I have a new column up at CJR on the causes and consequences of the media’s search for a candidate’s true self:
Though he launched his first run for president more than five years ago, Mitt Romney is still widely seen as an enigmatic figure. With opponents for the GOP presidential nomination raising questions about the sincerity of the former Massachusetts governor’s beliefs, journalists and commentators have launched a round of speculation about who “the real Romney” is. (The phrase is even the title of a new biography from two Boston Globe reporters). Even Romney himself has embraced the “real Romney” framework as these questions have mounted, telling National Review this week that he “wanted to make sure that people remember the real Mitt Romney, not the one being fabricated by my opponents.” The process amounts to a public interrogation not of Romney’s record or his agenda, but of his very being.

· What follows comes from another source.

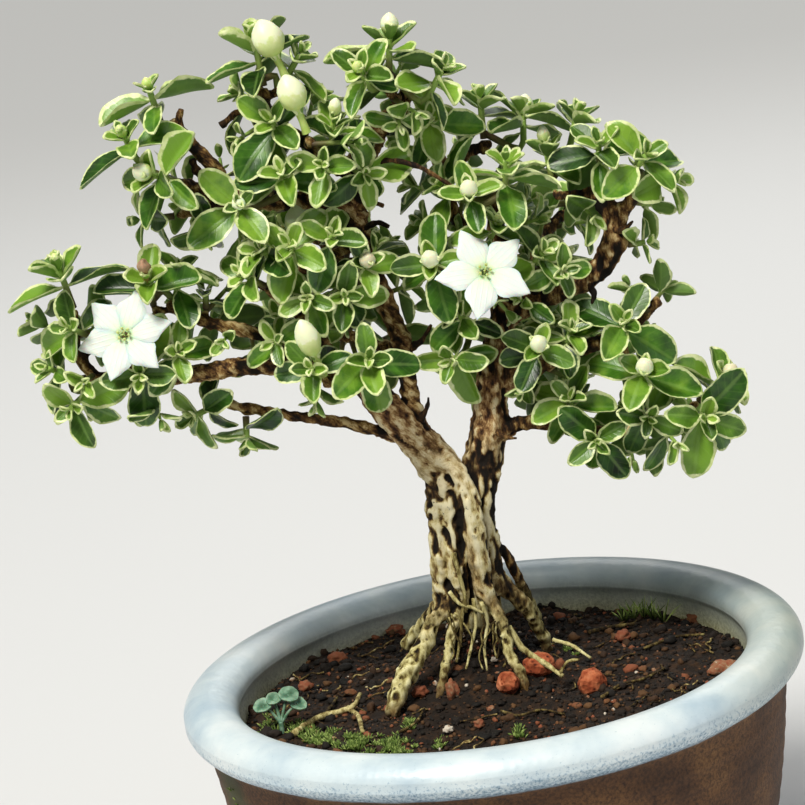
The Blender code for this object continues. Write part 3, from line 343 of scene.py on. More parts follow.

Of course, Romney is hardly the first candidate to suffer this sort of treatment. Back in 2008, for instance, numerous articles and TV segments tried to answer who the “real” Barack Obama was—a question that was asked suggestively by John McCain in an attempt to create doubts about the Democratic presidential nominee. Similarly, George W. Bush’s campaign helped drive similar coverage asking who the “real” John Kerry was back in 2004. And, perhaps most notably, journalists frequently portrayed Al Gore as inauthentic and asked whether they were seeing the “real” Gore during his 2000 presidential campaign.
With such a pattern in mind, it’s worth asking: Why does the media keep searching for the authentic self of certain politicians? And what consequences does that approach have for the coverage that results?
Read the whole thing for more.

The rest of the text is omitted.